From the 10 June strike to the vote on the law

Despite many obstacles (including threats of dismissals in the private sector, the ban on the strike by the sailors, who led it and succeeded), this day, without being a tidal wave, was a great success, with demonstrations in more than 70 towns and cities, and massive support for the mobilisation. In Athens, several tens of thousands of workers and young people demonstrated in three marches: the KKE (CP) and its trade union current PAME, the two federations GSEE and ADEDY (public sector) with Syriza and other reformist organisations, the grassroots unions and the anti-capitalist left.

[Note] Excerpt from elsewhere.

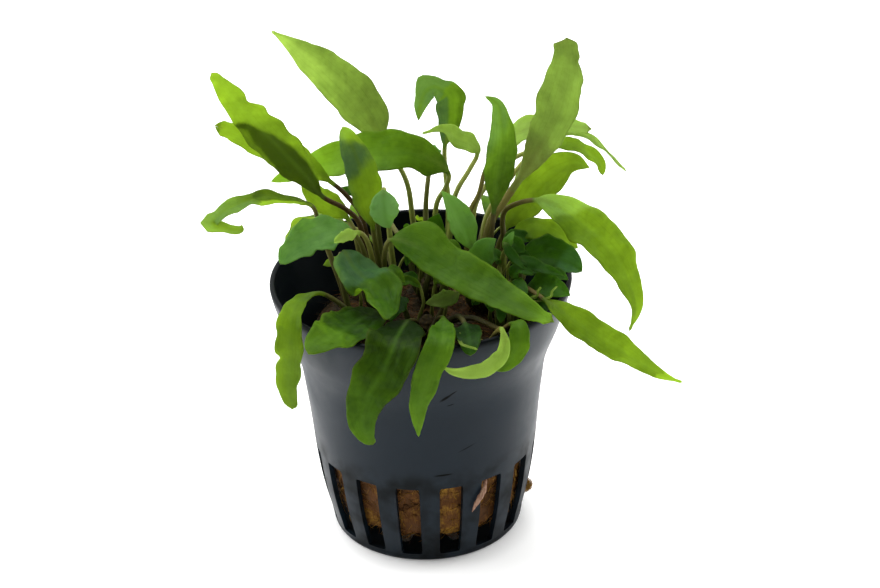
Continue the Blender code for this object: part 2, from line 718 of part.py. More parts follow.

But as a sign of combativity, the processions were so dense that they joined!

Of course, in the evening of this beautiful day, the most clear-sighted knew that the union bureaucracies were going to put the brakes on, so as not to be overwhelmed, while the right displayed even more firmness. Instead of immediately calling for at least another national strike on the day of the vote, 16 June, GSEE fell back into silence and ADEDY called for a work stoppage which, under pressure from union members, became a strike call in extremis. Under these conditions, participation in the mobilization on the 16th was down. Nevertheless, all over the country, thousands of workers demonstrated, surrounding the Parliament in Athens.

The question that arises with more urgency after the vote of the law, in order to continue a victorious mobilization, is that of a trade union reorganization taking into account contradictory elements: even if the GSEE leadership has sold out, its national call to strike widened the mobilization thus felt as unitary; the activity of the combative rank and file trade unions alone will not be enough, and the trade union left has to elaborate a tactic of combative pressure preventing the retreats of the various trade union leadership. The fight only goes on!